*REQUIREMENT*:
Identify the lines that contain the string "from" and copy all of them.

[START]

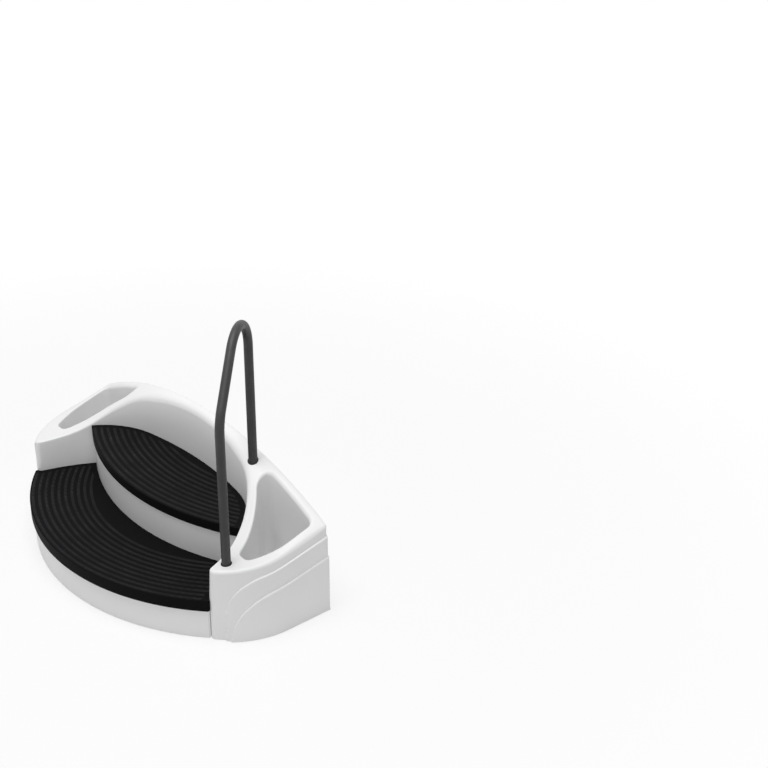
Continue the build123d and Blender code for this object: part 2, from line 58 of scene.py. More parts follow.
# ================================================================ surround: arch and two pods
# The arch and the two hollow pods are one rotationally moulded shell of white polyethylene. Its
# corners are soft: broad rolls along the arch, smaller ones round the pods, and rolled pocket lips.
# It is built from its plan outline, because its rolls change in size along the edge.
back_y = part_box("surround")[1].y
foot_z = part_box("surround")[0].z
rim_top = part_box("surround")[1].z
half_width = 0.809            # middle to a pod's side, above the ledges
side_straight, bow_radius, nose_radius = 0.220, 0.345, 0.022
well_back = 0.071             # back face to the well's middle
well_radii = (1.690, 0.342, 0.778)
well_turns = (radians(11.26), radians(46.40), radians(14.20))
upright_top = 0.190           # the well's walls lean out above this
well_lean = 0.05
lean_reach = 0.020            # lean of the second outline, for reading off any lean between
corner_round = 0.009          # upright corners at the back
nose_height = 0.329           # rim at the pods' noses
side_rise, side_reach, side_power = 0.076, 0.520, 1.8       # the rim's rise along a pod's side
side_least = 0.02             # least share of that reach, at the noses
crest_lead, crest_reach, crest_power = 0.0005, 0.245, 2.5   # the arch's fall towards the front
past_end = 0.85               # half a width beyond the moulding, where its surface may stop
outline_parts = {"back": 70, "corner": 6, "side": 26, "bow": 50, "nose": 16, "lead": 8,
                 "well": (40, 44, 24)}      # mesh points along each part of the outline


def moulding_height(x, back):
    """Height of the rim's surface, which falls from the arch's crest to the pods' noses."""
    side = nose_height + side_rise * np.maximum(1 - back / side_reach, side_least) ** side_power
    fall = np.exp(-(np.maximum(back, 0) / crest_reach) ** crest_power)
    crest = nose_height + (rim_top + crest_lead - nose_height) * fall
    rise = np.maximum(crest - side, 1e-6)
    radius = (half_width ** 2 + rise ** 2) / (2 * rise)
    return crest - radius + np.sqrt(radius ** 2 - np.minimum(np.abs(x), past_end) ** 2)


def arc_points(centre, radius, start, end, count):
    """Points and outward directions along an arc, its last point left out."""
    angles = np.linspace(start, end, count + 1)[:-1]
    out = np.stack([np.cos(angles), np.sin(angles)], 1)
    return np.array(centre) + radius * out, out


def outline(lean):
    """Right half of the plan outline, from the middle of the back to the arch's front.

    Gives (x, back) points, the directions out of the material, and where each part starts.
    A lean shifts the well's wall."""
    x, back, heading, ends = 0.0, well_back - lean, 0.0, []
    for radius, turn in zip(well_radii, well_turns):
        reach = radius + lean
        ends.append((x - reach * sin(heading), back + reach * cos(heading),
                     reach, heading, heading + turn))
        x += reach * (sin(heading + turn) - sin(heading))
        back += reach * (cos(heading) - cos(heading + turn))
        heading += turn
    bow = np.array((half_width - bow_radius, side_straight))
    along = np.array((cos(heading), sin(heading)))
    start = np.array((x, back)) + nose_radius * np.array((sin(heading), -cos(heading))) - bow
    lead = start @ along
    run = -lead + sqrt(lead ** 2 - (start @ start - (bow_radius - nose_radius) ** 2))
    nose = start + run * along
    bow_turn = atan2(nose[1], nose[0])
    back_x = np.linspace(0, half_width - corner_round, outline_parts["back"] + 1)[:-1]
    side_b = np.linspace(corner_round, side_straight, outline_parts["side"] + 1)[:-1]
    corner = (half_width - corner_round, corner_round)
    pieces = [(np.stack([back_x, 0 * back_x], 1), np.tile((0.0, -1.0), (len(back_x), 1))),
              arc_points(corner, corner_round, -pi / 2, 0, outline_parts["corner"]),
              (np.stack([0 * side_b + half_width, side_b], 1),
               np.tile((1.0, 0.0), (len(side_b), 1))),
              arc_points(bow, bow_radius, 0, bow_turn, outline_parts["bow"]),
              arc_points(bow + nose, nose_radius, bow_turn, pi / 2 + heading,
                         outline_parts["nose"])]
    share = np.linspace(0, 1, outline_parts["lead"] + 1)[:-1, None]
    straight = np.array((x, back)) + (1 - share) * run * along
    pieces.append((straight, np.tile((-sin(heading), cos(heading)), (len(straight), 1))))
    for (cx, cb, reach, low, high), parts in reversed(list(zip(ends, outline_parts["well"]))):
        turned = np.linspace(high, low, parts + 1)[:-1]
        out = np.stack([-np.sin(turned), np.cos(turned)], 1)
        pieces.append((np.array((cx, cb)) - reach * out, out))
    points = np.concatenate([p for p, out in pieces] + [[(0.0, well_back - lean)]])
    out = np.concatenate([o for p, o in pieces] + [[(0.0, 1.0)]])
    marks = np.cumsum([0] + [len(p) for p, o in pieces])
    return points, out, marks


base_line, out_ways, marks = outline(0.0)
leant_line = outline(lean_reach)[0]
count = len(base_line)
nose_start, well_start = marks[4], marks[5]


def wall_at(z, which=slice(None)):
    """Plan points of the outer wall at these heights."""
    share = np.maximum(z - upright_top, 0) * well_lean / lean_reach
    return base_line[which] + (leant_line[which] - base_line[which]) * share[..., None]


# Size of the roll at each outline point: back edge, corner, side and bow, nose, well. Along the
# back and the well it follows the distance from the middle, and beside the pod that from the back.
pod_roll, nose_roll = 0.014, 0.007
back_rolls = ((0.0, 0.38, 0.60, 0.76, 0.80), (0.019, 0.019, 0.014, 0.009, 0.009))
side_rolls = ((0.01, 0.09), (corner_round, pod_roll))
well_rolls = ((0.0, 0.32, 0.40, 0.46, 0.56, 0.62), (0.028, 0.029, 0.021, 0.017, 0.009, nose_roll))
roll = np.interp(base_line[:, 0], *back_rolls)
roll[marks[1]:marks[2]] = corner_round
roll[marks[2]:marks[3]] = np.interp(base_line[marks[2]:marks[3], 1], *side_rolls)
roll[marks[3]:nose_start] = pod_roll
roll[nose_start:well_start] = np.linspace(pod_roll, nose_roll, well_start - nose_start)
roll[well_start:] = np.interp(base_line[well_start:, 0], *well_rolls)


def roll_ring(angle):
    """Plan points and heights of the roll at this angle, from 0 on the wall to 90 on the rim."""
    inward = roll * (1 - cos(angle))
    height = moulding_height(base_line[:, 0], base_line[:, 1]) - roll
    for _ in range(5):            # the height and the lean at that height settle together
        plan = wall_at(height) - out_ways * inward[:, None]
        height = moulding_height(plan[:, 0], plan[:, 1]) - roll * (1 - sin(angle))
    return plan, height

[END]

*RESPONSE BELOW*:
Continue the build123d and Blender code for this object: part 2, from line 58 of scene.py. More parts follow.
# It is built from its plan outline, because its rolls change in size along the edge.
    """Height of the rim's surface, which falls from the arch's crest to the pods' noses."""
    """Right half of the plan outline, from the middle of the back to the arch's front.
# back and the well it follows the distance from the middle, and beside the pod that from the back.
    """Plan points and heights of the roll at this angle, from 0 on the wall to 90 on the rim."""